Unfortunately, PHP is very hot on backwards compatibility, so significant changes to the existing string API are pretty much out of the question. New types and APIs need to be introduced which offer a complete, consistent and flexible solution for dealing with encodings and Unicode.

  1. PHP needs a new Unicode text string type which is separate from the classic byte string. This type, let's call it ustring, would represent a string of Unicode text.

    Internally, it would be stored using one of the UTF's. In the interests of internal processing efficiency, UTF-16 is probably the best choice, but UTF-8 can be considered as well as it is the most popular UTF on the web today. In that case, outputting UTF-8 could be done without any conversion. On the other hand, the complicated bit patterns and variability of UTF-8 mean that it is harder to find character boundaries and such. Looking at how languages like Perl and Python approach this is a good idea. After all, they've had Unicode strings for quite some time.

    To distinguish ustrings from plain strings when defined, a syntax similar to C could be introduced, for example U"This is a Unicode string". This syntax would support \u####, \U######## and \x{#..} notation for defining characters by codepoint inside the string.

    Using the {} operator on a ustring would return ints, not chars. To reduce confusion, perhaps a uchar type could be introduced specifically for handling Unicode codepoints. As the Unicode codespace is only 21-bit wide, there would be subtle differences between uchar and int, though both would probably be stored as 32-bit.

    For backwards compatibility, plain quoted strings would remain used for byte strings, although it might be interesting to define a B"This is a byte string" notation, while providing a configurable option for choosing which type of string is assumed when there is no prefix. As Unicode usage would become more widespread, it would be nice to not have to litter your code with U's everywhere.

    Though the internal encoding would be fixed to one of the UTF's, the external encoding might vary (and would be configurable through an API). When casting a ustring to a string, a conversion would take place from the internal encoding to the external one, and vice-versa. It remains to be seen which type takes precedence when both are mixed together (e.g. $string = U"Unicode" . "Bytes").

  2. PHP needs a new Unicode string API. This API would contain a selection of functions from both the plain String API as well as the Mbstring API, but would have a simpler and more logical naming convention. For example, making all ustring functions start with ustr_. Each of these would accept a ustring where the current ones accept a plain string.

    External APIs, like the PCRE library, could choose whether to accept string, ustring or both. For example for PCRE, it makes sense to replace the PHP-proprietary /u modifier with a simple string type check instead.

  3. PHP needs to ensure that a baseline set of encoding-related functions are always available. I believe the Iconv extension is now standard since PHP5, but things like complete UTF-8 support in PCRE are important too. This allows programmers to write their code in a straightforward fashion without having to check for a gazillion exceptions or exotic configurations.

  4. PHP needs an independent locale library across all platforms This ensures consistent handling of locales and no longer limits PHP to what the platform supports. The International Components for Unicode (ICU) are an excellent candidate.

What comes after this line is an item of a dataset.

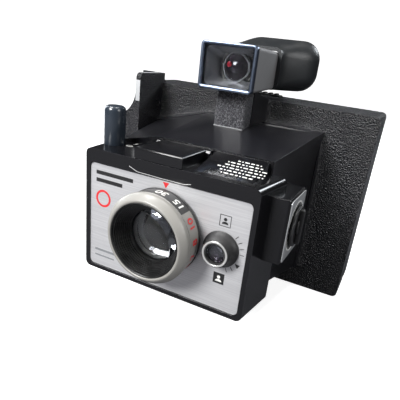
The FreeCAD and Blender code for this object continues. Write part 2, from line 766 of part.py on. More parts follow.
def make_release():
    """Tall push post with a stem, its return spring, bracket and rocking lever."""
    top = "housing_low + housing_high"
    skirt_low = f"{top} - release_skirt"
    post = rod("release_post", "z", (*RELEASE, skirt_low), "release_r",
               f"release_top - ({skirt_low})")
    post = round_edges("release_rounded", post, "wall / 2",
                       lambda edge, at: at.z > number("release_top") - NEAR)
    stem = rod("release_stem", "z", (*RELEASE, "stem_low"), "release_stem_r",
               f"{skirt_low} - stem_low + wall")
    part("shutter_release", fuse("shutter_release_solid", post, stem))

    bracket = block("bracket_blank", ("-release_out - release_stem_r - bracket_side", "-lever_pivot_out + wall"),
                    ("-shutter_ahead + shutter_thick", "-release_ahead + 2 * wall"),
                    ("bracket_top - bracket_thick", "bracket_top"))
    hole = rod("bracket_hole", "z", (*RELEASE, "bracket_top - wall"),
               "release_stem_r + running_gap", "2 * wall")
    part("release_bracket", cut("release_bracket_solid", bracket, hole))

    height = f"{skirt_low} - bracket_top"
    helix = doc.addObject("Part::Helix", "spring_helix")
    helix.setExpression("Height", bound(f"{height} - 2 * spring_wire_r"))
    helix.setExpression("Pitch", bound(f"({height} - 2 * spring_wire_r) / spring_turns"))
    helix.setExpression("Radius", bound("release_stem_r + 3 * spring_wire_r"))
    place(helix, *RELEASE, "bracket_top + spring_wire_r")
    wire = doc.addObject("Part::Circle", "spring_wire")
    wire.Placement = FreeCAD.Placement(FreeCAD.Vector(),
                                       FreeCAD.Rotation(FreeCAD.Vector(1, 0, 0), 90))
    wire.setExpression("Radius", bound("spring_wire_r"))
    place(wire, "-release_out + release_stem_r + 3 * spring_wire_r", "-release_ahead",
          "bracket_top + spring_wire_r")
    coil = doc.addObject("Part::Sweep", "release_spring_solid")
    doc.recompute()
    coil.Sections = [wire]
    coil.Spine = (helix, ["Edge1"])
    coil.Solid = True
    coil.Frenet = True
    part("release_spring", coil)

    low = "stem_low - seat_gap - lever_wide"
    bar = block("lever_bar", ("-release_out - lever_tail", "-blade_pivot_out"),
                ("-release_ahead - lever_thick / 2", "-release_ahead + lever_thick / 2"),
                (low, "stem_low - seat_gap"))
    hole = rod("lever_hole", "y", ("-lever_pivot_out", "-release_ahead - wall",
                                   "stem_low - seat_gap - lever_wide / 2"),
               "blade_pin_r + running_gap", "2 * wall")
    part("release_lever", cut("release_lever_solid", bar, hole))
    part("lever_pin", rod("lever_pin_solid", "y", ("-lever_pivot_out", "-shutter_ahead + shutter_thick",
                                                   "stem_low - seat_gap - lever_wide / 2"),
                          "blade_pin_r", "shutter_ahead - shutter_thick - release_ahead + lever_tail"))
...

The choice to limit this new string functionality to Unicode strings might seem elitist: after all, the idea of Unicode is not to get rid of other encodings, but merely to ensure compatibility. Non-Unicode encodings will keep fulfilling an important role in the years to come. On the other hand, as Unicode is guaranteed to be a perfect intermediate format, it makes sense to use it for internal string handling. It limits the functionality that has to be dealt with and creates a common baseline to work with.

Finally, as the original String and Mbstring APIs would not be altered by these changes, programmers would be free to use the 'old school' way of dealing with strings. They would simply not be able to take advantage of the cleaner API and consistent locales.